Retail companies don't have to choose between high wages and high profits, argues a new report from the researchers at Demos.

In Retail's Hidden Potential, policy analyst Catherine Ruetschlin says that higher wages across the retail industry would create jobs and reduce poverty without cutting significantly into employers' profit margins.

In the study, Ruetschlin examines the potential impact of an industry-wide $25,000 wage floor. "For the typical worker earning less than this threshold, the new floor would mean a 27% wage raise," she writes.  On a Monday morning conference call, she said the raise would "impact more than 5 million retail workers," and "lift 734,000 people out of poverty."

Furthermore, she said, a wage increase would be a boon to the economy, retail companies, and the consumers. Bringing the wage floor up to $25,000 a year "would increase GDP by between 11.8 and 15.2 billion dollars," she said.

"The cost of the wage increase amounts to $20.8 billion, or just one percent of all sales in the sector." The price of retail goods, she estimates, would only go up by a few cents, and retail workers would put their newfound disposable income back into making purchases from the industry.

Over 15 million Americans (and counting) are employed in the retail sector, where the average sales person earns as little as $21,000 annually.

In recent months, the practices of some of the largest retailers have come under increased scrutiny as employees at Wal-Mart—the largest private employer in America—have engaged in a series of nationwide strikes and demonstrations. Later this week, many Wal-Mart employees are expected to strike on Black Friday, the biggest shopping day of the year.

Wal-Mart, widely known for its poor wages, "could be the driver that lifts up the industry" if it were to set its own wage floor at $25,000, said Ruetschlin.

Also on the call, MIT Professor Zeynep Ton said her research had shown that generously compensating employees is good for large retail companies.

The conventional wisdom of the industry, which says that greater labor investment leads to either higher prices or reduced profits, is not true, she said. Companies like Costco and the Spanish retailer Mecadona "overperform compared to their competitions," she said. "This shows that it is possible to provide good jobs, low prices, and great profits all at the same time."

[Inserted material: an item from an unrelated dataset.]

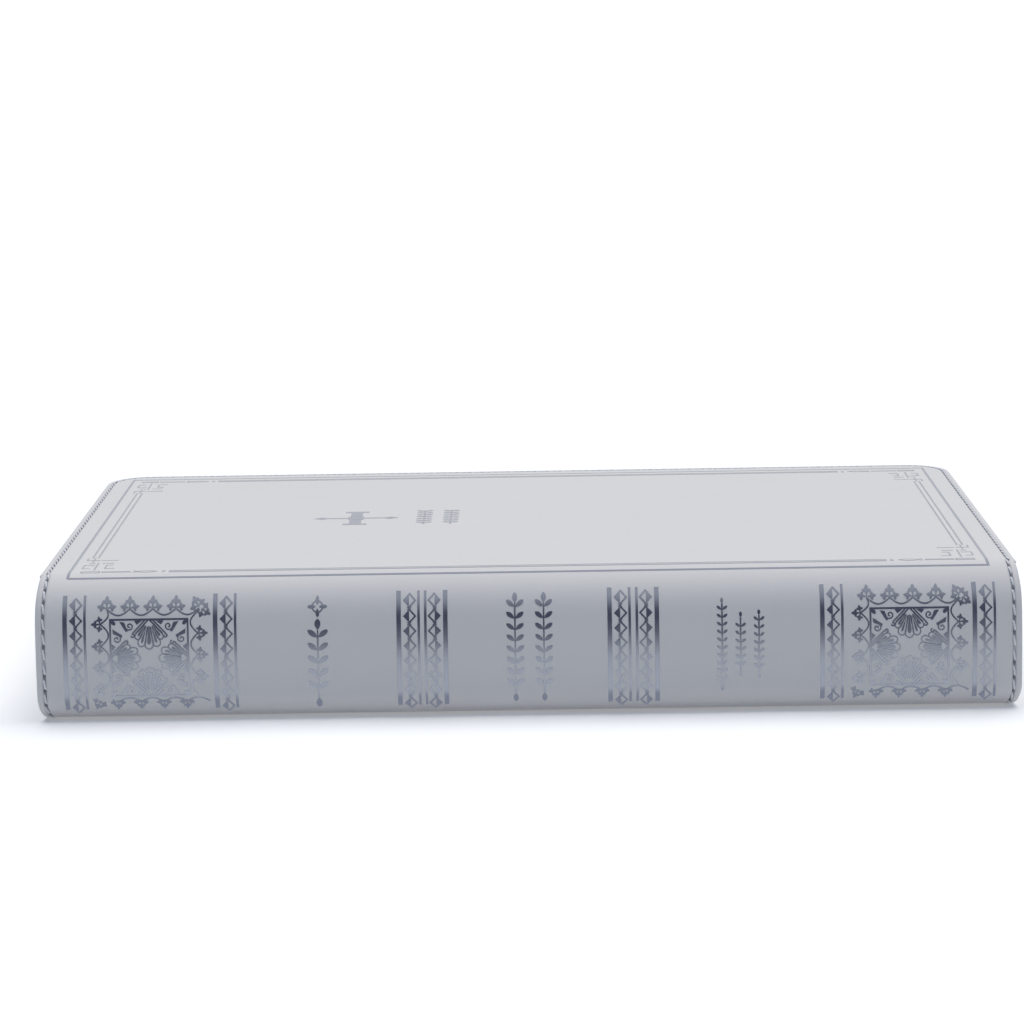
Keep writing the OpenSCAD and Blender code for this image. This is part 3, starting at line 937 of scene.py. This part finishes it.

"If you have low investment in people then you have operational problems, then you have low sales, then you have low labor budgets, then you can't invest in people because you have low labor budgets," said Ton, describing the "vicious cycle" most large low-wage retailers find themselves in.

The problem is a "fundamental philosophy which sees labor as a cost to be minimized, not a precious asset to be maximized."